I wrote briefly about my anger that would flare up whenever my daughter would get pregnant. You can read about that in my very first article called Three Of My Past Life Experiences found at http://patriciasingleton.blogspot.com/2007/06/three-of-my-past-life-experiences.html . My daughter and I have talked about it and we both now know where my unexplained, very intense anger came from. With my daughter's last pregnancy, I was at peace and did not experience any of the anger of the first three pregnancies. For me, discovering and acknowledging the source of the anger dissolved it.

Recently, in the Language of Mastery class that I took, I found what I believe is generational anger. Now, without my mother or grandmother alive to ask, this is only an assumption on my part. In the class, we had a writing exercise to do. I chose the relationship with my daughter as one of my topics to write about and discovered an "ah-ha" moment.

In writing, I realized that I sometimes feel jealous of the relationship between my husband and daughter. They love each other, as they should. That was part of the problem.

As I was deciding to write this earlier, I got another piece of the puzzle. My jealousy comes from the fact that I didn't have this kind of relationship with my dad. I always missed that healthy form of love from my dad. Father-daughter relationships are different than mother-daughter relationships. Because I never had that kind of love from my dad, I resented the love between my husband and daughter. I found another shadow part of myself for me to connect with.

How could this be a generational pattern? From the stories that I heard from my mom, I know that she and her dad were very close. My mom was the youngest of eight children. The closest to her in age was a 10 year old sister. My grandmother was in her 30's when mom was born and my grandfather was in his 50's. From what my mom said, she adored her dad and he adored her. In looking at my feelings of jealousy, I wonder if a similar feeling of jealousy was possibly behind my grandmother's anger at my mom? I can't ask either of them. I do believe this is a strong possiblity.

So here comes the conscious language:
I choose to release my feelings of jealousy and love my daughter unconditionally.
I love my daughter.
I am grateful for the loving relationship between my husband and daughter. Their relationship is healthy.
I choose to have a healthy, loving relationship with my daughter.
I release my feelings of loss with my relationship with my dad.
I love my dad.
I love my husband.
I love myself.
I love all the different parts of myself. I am whole and free of the past.
I choose to release any anger passed down to me from my mother and/or grandmother.
I love my mother.
I love my grandmother.
I replace jealousy and anger with love and joy.
I am love.
I choose to release generational patterns in any and all forms.
I embrace my shadow self and reconnect with that shadow self with love and forgiveness.
I connect with I Am That I Am.
I am whole.
I choose to feel all of my emotions. I choose to search out the source of all intense emotions and release them from my body.

5 comments:

Anonymous said...

Patricia,


I am discovering similar feelings between me and several people in my life. bringing it out in the open has been chaotic.

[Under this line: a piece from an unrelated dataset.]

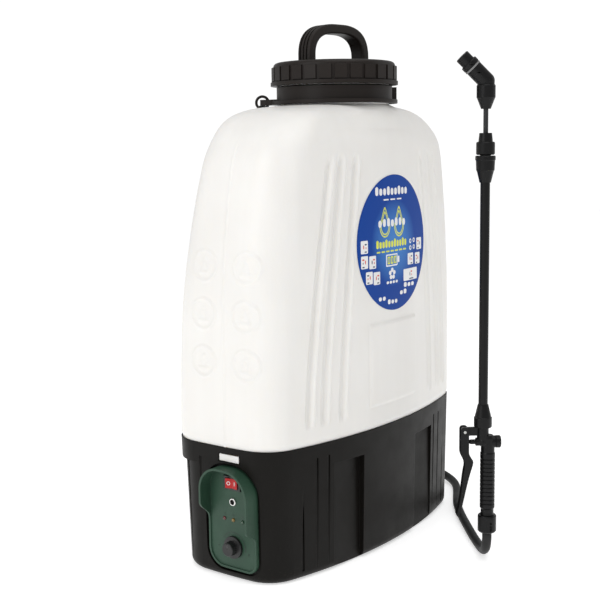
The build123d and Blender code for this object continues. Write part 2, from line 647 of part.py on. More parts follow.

Understanding what our relationships really mean will ultimately bring us knowledge of ourselves on new levels.

Patricia Singleton said...

Vitor, understanding is the only reason that I chose to share this article with others. Jealousy isn't a feeling that I like in myself. I choose to accept that part of myself and stop judging that part of myself. Accepting each part of who we are is where the healing comes into being.

Patricia Singleton said...

I just found a wonderful article on how to acknowledge and heal jealousy.

http://thinksimplenow.com/happiness/9-ways-to-overcome-jealousy/

The name of the article is 9 Ways to Overcome Jealousy.

Deb Estep said...

Patricia,

I could see where this revelation would be freeing for you.

I also love how you added the 'conscious language', that brings it all connected. :)

For myself, the freeing point is my belief of pre-birth agreements to the difficult situations that have happened in my life.
Soul growth does not happen in times of ease. Soul growth comes from the difficult times.

* Question * Is this an old post, or are your blog dates off ?

I'm seeing this listed as from 2007 ?

xo xo
Deb

Patricia Singleton said...

Deb, this post is from December 2007. If you came here from Facebook, I am using Facebook and Twitter to showcase some of my older posts as well as posting recent posts. I have only been using Facebook and Twitter for the past year to share some of my posts from here.

I also believe in the pre-birth agreements for soul growth. I rarely mention it because it is a strange concept to so many of my readers. I do believe that many of my life experiences have helped me to have some rapid spiritual growth this lifetime that I probably wouldn't have had otherwise. That concept is freeing from some of the weight of abuse.